Marketing became less of a service function and more of an operational partner — closer to revenue, customer experience, and decision-making. Many teams never fully returned to their old ways of working.
The pandemic wasn’t the catalyst. It was the stress test.
Operations, data, and accountability moved to the centre
Over the last five years, marketing operations has shifted from a support role to the backbone of high-performing teams. Without the discipline it brings, modern marketing collapses under its own complexity.
Teams invested heavily in CRM integration, automation, analytics, and measurement — often learning that more tools do not equal better outcomes. The real progress came from designing systems that could scale without slowing everything down.
This shift also changed what mattered. Commercial literacy became more important. Insight mattered more. Being able to explain why something worked — or didn’t — became as valuable as launching it.
Then AI stopped being theoretical
AI has existed in marketing for years, largely embedded inside platforms and algorithms. What’s changed is visibility and accessibility. AI is now woven directly into day-to-day workflows.
Tasks that once absorbed hours — drafting copy, generating variations, analysing performance, building segments — no longer do. And that’s where the disruption begins.
Because when execution becomes abundant, a harder question emerges: what is the marketer actually there to do?
The execution myth is finally breaking
For years, marketing teams justified their size and structure around execution. More channels require more people. More content meant more production. More reporting demanded more manual effort.
AI dismantles that logic.
Execution is becoming cheaper, faster, and more plentiful. The constraint is no longer output — it’s judgment. Direction. Prioritisation. Synthesis.
This is uncomfortable for teams that still measure value by volume. It’s liberating for those ready to change.
AI doesn’t remove the need for marketers. It removes the hiding places.
We are entering the orchestration era
The next generation of internal marketing teams will not be defined by how much they produce, but by how effectively they bring it all together.
That means designing systems rather than running tasks. Directing AI rather than competing with it. Spending more time deciding what not to do. Moving faster without losing coherence or control.
Roles built around “doing” will shrink. Expectations will shift towards sensemaking, decision quality, experimentation, and ethical oversight.

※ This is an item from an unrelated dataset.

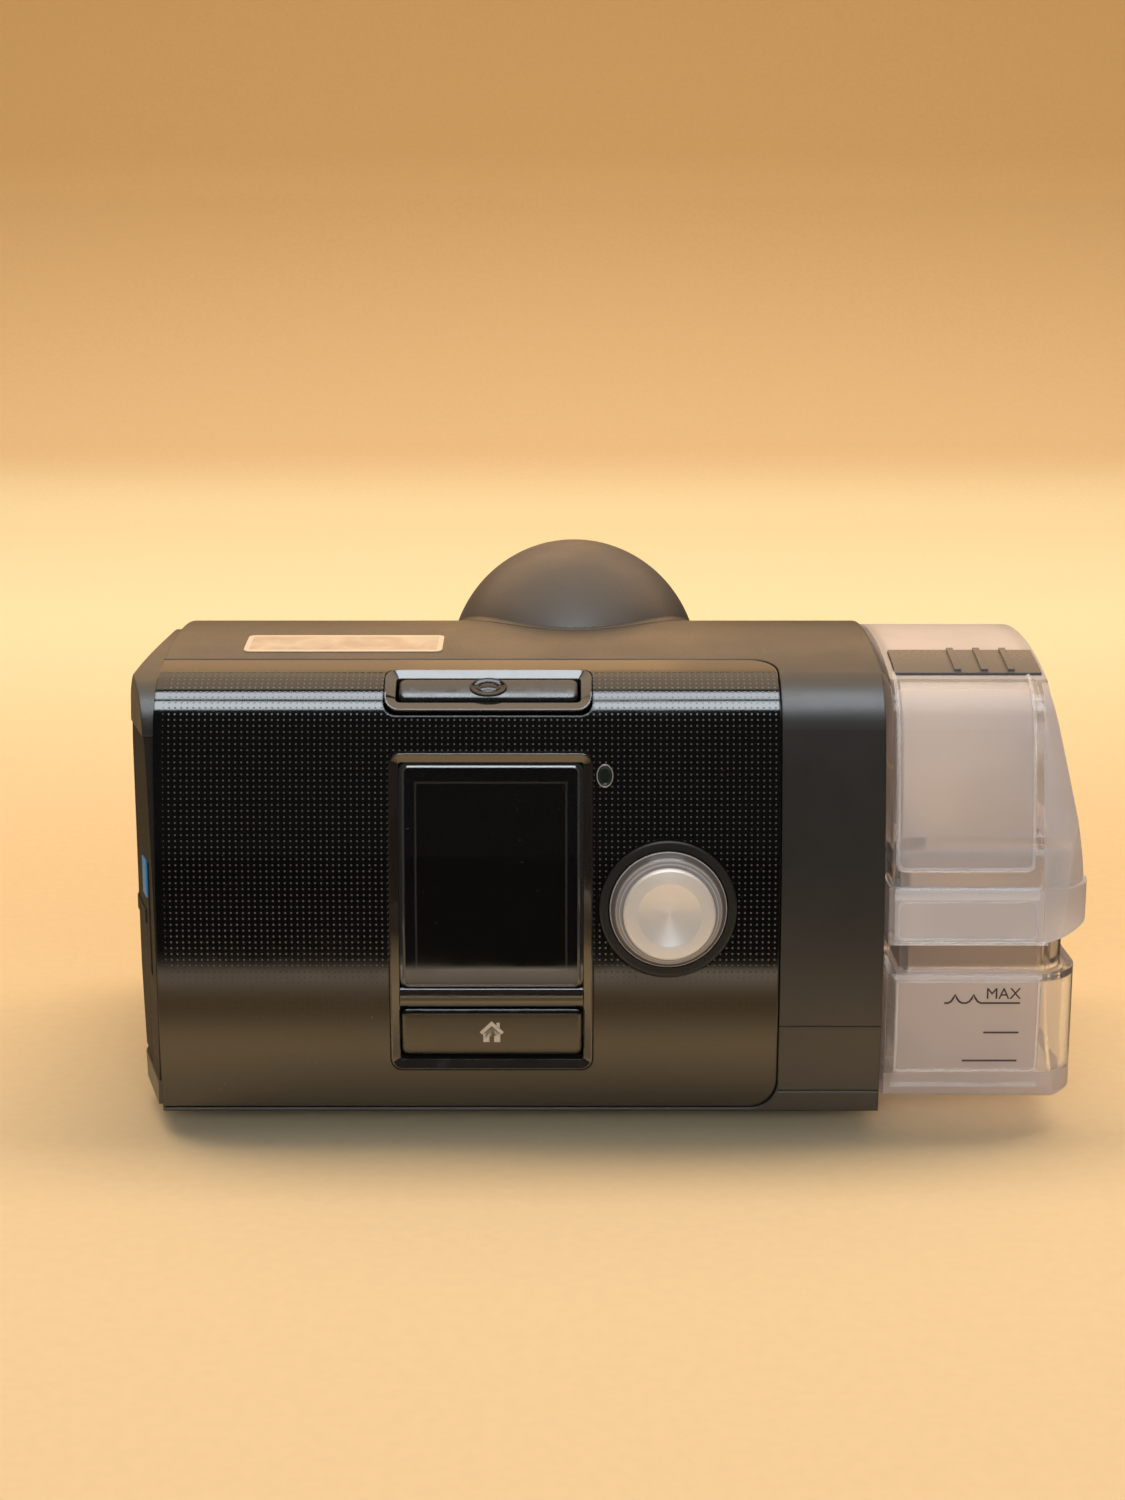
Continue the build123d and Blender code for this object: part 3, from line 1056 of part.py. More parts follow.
def tub_base():
    """Water chamber: the outer part below the lid and the roofed part inside the bay, in one moulding."""
    low = band(tub_envelope(BASE_R, 0.0, False), TUB_BOTTOM, NECK_BOTTOM)
    low_edges = [e for e in low.edges() if e.center().Z < TUB_BOTTOM + 0.1 and e.center().X > TUB_L + 1]
    low = chamfer(low_edges, 1.0)
    neck = band(tub_envelope(BASE_R, NECK_SINK, False), NECK_BOTTOM - OVER, RIM_Z)
    inner = block(INNER_L, CASE_R + 0.2, INNER_FRONT, INNER_BACK, INNER_BOTTOM, INNER_TOP)
    inner += block(CASE_R - 5, TUB_L + 4, INNER_FRONT, INNER_BACK, INNER_BOTTOM, PASSAGE_TOP)
    body = low + neck + inner
    hollow = band(tub_envelope(BASE_R, TUB_WALL, False), TUB_BOTTOM + TUB_WALL, NECK_BOTTOM - TUB_WALL)
    hollow += band(tub_envelope(BASE_R, NECK_SINK + TUB_WALL, False), TUB_BOTTOM + TUB_WALL, RIM_Z + OVER)
    in_front, in_back = INNER_FRONT + TUB_WALL, INNER_BACK - TUB_WALL - 2
    in_bottom = INNER_BOTTOM + TUB_WALL + 0.4
    hollow += block(INNER_L + TUB_WALL, CASE_R - TUB_WALL, in_front, in_back, in_bottom, INNER_TOP - TUB_WALL)
    hollow += block(CASE_R - 8, TUB_L + 8, in_front, in_back, in_bottom, PASSAGE_TOP - TUB_WALL)
    body -= hollow
    body -= block(HEATER_X0 + 1, HEATER_X1 - 1, HEATER_Y0 + 1, HEATER_Y1 - 1, 0, INNER_BOTTOM + 4)
    body -= air_ports(INNER_L)
    for x0, x1 in EAR_SPANS:
        ear = block(x0, x1, HINGE_Y - HINGE_R, HINGE_Y + HINGE_R * 0.4, RIM_Z - 3, HINGE_Z)
        ear += rod(HINGE_R, (x0, HINGE_Y, HINGE_Z), (x1, HINGE_Y, HINGE_Z))
        body += ear
    return body - rod(PIN_R + PIN_GAP, (-FAR, HINGE_Y, HINGE_Z), (FAR, HINGE_Y, HINGE_Z))


PASSAGE_TOP = RIM_Z - 1.0        # roof of the way between the inner and the outer part
EAR_SPANS = [(TUB_L + 4.4, TUB_L + 9.0), (BASE_R - 12.0, BASE_R - 7.4)]


def tub_heat_plate():
    """Metal plate in the floor of the tub's inner part."""
    plate = block(HEATER_X0 + 1 + SEAM, HEATER_X1 - 1 - SEAM, HEATER_Y0 + 1 + SEAM, HEATER_Y1 - 1 - SEAM,
                  INNER_BOTTOM, INNER_BOTTOM + TUB_WALL + 0.3)
    return plate


def tub_seal():
    """Gasket on the base's rim."""
    outer = band(tub_envelope(BASE_R, NECK_SINK + 0.3, False), RIM_Z, RIM_Z + SEAL_T)
    inner = band(tub_envelope(BASE_R, NECK_SINK + TUB_WALL - 0.3, False), RIM_Z - OVER, RIM_Z + SEAL_T + OVER)
    ring = outer - inner
    keep_out = block(-FAR, FAR, HINGE_Y - HINGE_R - 1.4, FAR, 0, FAR)
    return ring - keep_out


SKIRT_INSIDE = 2.4       # lid skirt's wall, down to the latch band
LID_WALL = 2.0
LID_LEDGE = 5.6          # thickness down to the ledge that presses the gasket
BAND_RISE = 4.0          # the latch band's lower edge climbs this much round the front corner


def below_band():
    """Wedge under the latch band's right end."""
    x0, x1 = RIGHT - TUB_CORNER, RIGHT + TUB_CORNER
    wedge = Polyline((x0, BAND_BOTTOM - OVER), (x0, BAND_BOTTOM), (x1, BAND_BOTTOM + 2 * BAND_RISE),
                     (x1, BAND_BOTTOM - OVER), close=True)
    return extrude(Plane.XZ.offset(-FAR) * make_face(wedge), amount=2 * FAR)


def tub_lid():
    """Clear hood with the latch band along its lower edge."""
    hood = band(tub_envelope(RIGHT, LID_SINK, True), BAND_BOTTOM, CREST_Z + 5)
    latch = band(tub_envelope(RIGHT, 0.0, True), BAND_BOTTOM, BAND_TOP)
    rear_low = block(-FAR, RIGHT - SKIRT_INSIDE - 0.6, HINGE_Y - HINGE_R - 2.0, FAR, 0, HINGE_Z - 1.0)
    left_low = block(-FAR, TUB_L + SKIRT_INSIDE + 0.6, INNER_FRONT - 4.0, FAR, 0, RIM_Z + SEAL_T + 0.1)
    hood += latch
    skirt = band(tub_envelope(RIGHT, SKIRT_INSIDE, True), BAND_BOTTOM - OVER, RIM_Z + SEAL_T + 0.1)
    inside = band(tub_envelope(RIGHT, LID_SINK + LID_WALL, True), RIM_Z + SEAL_T + 2.5, CREST_Z)
    mouth = band(tub_envelope(RIGHT, LID_LEDGE + 2.5, True), RIM_Z - OVER, RIM_Z + SEAL_T + 5)
    lid = hood - skirt - inside - mouth - rear_low - left_low - below_band()
    barrel_x0 = EAR_SPANS[0][1] + GAP
    barrel_x1 = EAR_SPANS[1][0] - GAP
    for x0, x1 in EAR_SPANS:
        lid -= block(x0 - GAP, x1 + GAP, HINGE_Y - HINGE_R - 1.0, FAR, HINGE_Z - 12, HINGE_Z + HINGE_R + 1.0)
    barrel = rod(HINGE_R, (barrel_x0, HINGE_Y, HINGE_Z), (barrel_x1, HINGE_Y, HINGE_Z))
    barrel += block(barrel_x0, barrel_x1, HINGE_Y + 0.6, TUB_BACK - LID_SINK, HINGE_Z, HINGE_Z + 6)
    lid += barrel
    lid -= grip_zone(SEAM)
    return lid - rod(PIN_R + 0.02, (-FAR, HINGE_Y, HINGE_Z), (FAR, HINGE_Y, HINGE_Z))


GRIP_FRONT, GRIP_BACK = 16.5, 29.0
GRIP_L, GRIP_R = TUB_L + LID_SINK + 1.4, LID_TOP_R - 1.6
RIDGE_W, RIDGE_PITCH, RIDGE_INSET = 1.4, 5.65, 6.3


def grip_zone(margin):
    """Pocket across the lid's top for the ridged strip."""
    pocket = skin(GRIP_L - margin, GRIP_R + margin, -OVER, LID_SINK + 0.9 + margin)
    return pocket & block(-FAR, FAR, GRIP_FRONT - margin, GRIP_BACK + margin, 60, FAR)


def tub_grip():
    """Dark strip with three ridges for the finger that lifts the lid."""
    strip = skin(GRIP_L, GRIP_R, LID_SINK - 0.5, LID_SINK + 0.9)
    strip &= block(-FAR, FAR, GRIP_FRONT, GRIP_BACK, 60, FAR)
    ridge_skin = skin(GRIP_L, GRIP_R, LID_SINK - 1.1, LID_SINK)
    for i in range(3):
        x = GRIP_R - RIDGE_INSET - RIDGE_PITCH * i
        strip += ridge_skin & block(x - RIDGE_W / 2, x + RIDGE_W / 2, GRIP_FRONT + 0.4, GRIP_BACK - 0.4, 60, FAR)
    return strip


def tub_hinge_pin():
    return rod(PIN_R, (EAR_SPANS[0][0] + 0.4, HINGE_Y, HINGE_Z), (EAR_SPANS[1][1] - 0.4, HINGE_Y, HINGE_Z))


def level_marks():
    """Printed fill lines on the tub's front face: a wavy top line and two lower ones."""
    marks = None
    right = TUB_L + 28.2
    for z, length in ((29.25, 16.2), (22.7, 7.4), (16.35, 11.6)):
        line = skin(TUB_L, RIGHT, -0.12, 0.0) & block(right - length, right, -5, 5, z - 0.22, z + 0.22)
        marks = line if marks is None else marks + line
    return marks


# ---------------------------------------------------------------- output
NODES = [
    top_housing, outlet_hood, bay_frame, front_fascia, badge_plate, top_label, bottom_cover,
    rubber_feet, case_screws,
    side_pod, side_panel, slot_marker, adapter_cover, adapter_pin, adapter_port, sd_card, sd_socket,
    screen_bezel, screen_window, lcd_panel, home_button, start_button_frame, start_button, start_lens,
    button_switches, sensor_lens, dial_ring, dial_skirt, dial_cap, dial_shaft, dial_plunger, encoder_body,
    main_board, power_board, power_inlet, retention_clip,
    blower_lower, blower_upper, impeller, motor_shaft, blower_motor, blower_mounts, intake_muffler,
    inlet_duct, outlet_duct, outlet_port, outlet_contacts, air_filter, filter_cover, filter_pin,
    bay_liner, heater_plate, bay_seals,
    tub_base, tub_heat_plate, tub_seal, tub_lid, tub_grip, tub_hinge_pin, level_marks,
]

MID_Y = DEPTH / 2 - DIAL_PROUD


def main():
    os.makedirs("parts", exist_ok=True)
    for make in NODES:
        solid = Pos(0, -MID_Y, 0) * make()
        export_step(solid, f"parts/{make.__name__}.step")


main()
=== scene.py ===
from math import acos, asin, cos, hypot, pi, radians, sin, sqrt

import bmesh
import bpy
from mathutils import Matrix, Vector

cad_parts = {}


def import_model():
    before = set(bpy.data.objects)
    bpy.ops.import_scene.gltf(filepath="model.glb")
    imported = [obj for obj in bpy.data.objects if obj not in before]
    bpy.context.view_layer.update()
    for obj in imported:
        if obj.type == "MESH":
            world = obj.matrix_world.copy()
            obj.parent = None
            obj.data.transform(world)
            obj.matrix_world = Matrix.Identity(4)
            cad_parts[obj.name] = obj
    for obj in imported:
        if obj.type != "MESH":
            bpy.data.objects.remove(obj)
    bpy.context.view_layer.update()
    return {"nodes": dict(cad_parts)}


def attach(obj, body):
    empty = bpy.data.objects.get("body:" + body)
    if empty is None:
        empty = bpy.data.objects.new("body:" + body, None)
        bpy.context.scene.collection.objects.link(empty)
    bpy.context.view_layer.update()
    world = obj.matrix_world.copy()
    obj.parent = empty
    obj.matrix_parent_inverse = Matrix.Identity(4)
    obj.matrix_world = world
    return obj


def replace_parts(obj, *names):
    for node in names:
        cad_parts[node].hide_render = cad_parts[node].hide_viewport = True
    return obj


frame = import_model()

MM = 0.001

# ---- the case's side outline, as the CAD has it: millimetres, y = 0 at the foremost panel line ----
MID_Y = 68.0             # the CAD frame's origin lies this far behind the foremost line
FRONT_R, FRONT_Z, LEAN = 238.0, 33.0, radians(13)
CORNER_R, CORNER_END = 14.0, radians(74)
CREST_Z = 101.5
REAR_R, REAR_SWEEP, REAR_CORNER_R = 100.0, radians(29), 26.0
BODY_DEPTH = 112.0
CORNER_Y = FRONT_R - (FRONT_R - CORNER_R) * cos(LEAN)
CORNER_Z = FRONT_Z + (FRONT_R - CORNER_R) * sin(LEAN)
TOP_R = (CREST_Z - CORNER_Z - CORNER_R * sin(CORNER_END)) / (1 - sin(CORNER_END))
TOP_Y = CORNER_Y + (TOP_R - CORNER_R) * cos(CORNER_END)
TOP_Z = CREST_Z - TOP_R
FALL_Y = BODY_DEPTH - REAR_CORNER_R - (REAR_R - REAR_CORNER_R) * sin(REAR_SWEEP)
FALL_Z = CREST_Z - REAR_R
LEAN_V = FRONT_R * LEAN                                # arc length where the corner starts
CORNER_V = LEAN_V + CORNER_R * (CORNER_END - LEAN)     # and where it ends

# ---- what is on the front and the roof ----
CASE_L = -93.3                                         # left end of the gloss panel
DOT_PITCH, DOT_R = 1.26, 0.2                           # its dot texture
SCREEN_X, SCREEN_Z = -23.3, 55.9                       # middle of the display
START_X, START_V = -23.9, LEAN_V + CORNER_R * (radians(52.4) - LEAN)   # middle of the start button
DIAL_X, DIAL_Z, DIAL_FACE = 13.6, 49.65, 6.9           # the dial's axis, and its face over the skin
SENSOR_X, SENSOR_Z = 0.4, 77.2
LABEL_X, LABEL_Y = -55.7, 32.6

PIECES = bpy.data.collections.new("pieces")
bpy.context.scene.collection.children.link(PIECES)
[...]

Why most teams will struggle with this shift
The greatest risk isn’t adopting AI too slowly. It’s adopting it without changing how work gets done.
Layering AI onto broken processes simply creates faster chaos — more content, more noise, and the same strategic confusion underneath.
Teams that succeed will do a few unglamorous things exceptionally well: invest in clean, connected data; define clear decision rights between humans and machines; build AI literacy across the team; set guardrails for brand, ethics, and quality; and measure impact, not output.
None of this is flashy. All of it is essential.
The leadership challenge is the real challenge
This moment demands more from marketing leaders than tool adoption or capability building. It demands clarity of intent.
What is marketing for in your organisation?
Where does it create leverage rather than volume?
Which decisions must remain human — and which should never be manual again?
These are operating model questions, not technology ones.
A final provocation
AI is not the future of marketing. It is the pressure test.
The teams that emerge strongest will be those that stop mistaking activity for value, execution for impact, and speed for progress and instead, build marketing functions designed for judgment, adaptability, and growth.
The era of busy marketing is ending.
The era of intelligent marketing is just beginning.
Stuart McDonald is head of marketing planning, performance & analysis for Aviva. He is also deputy chair of the ISBA Media Leaders working group.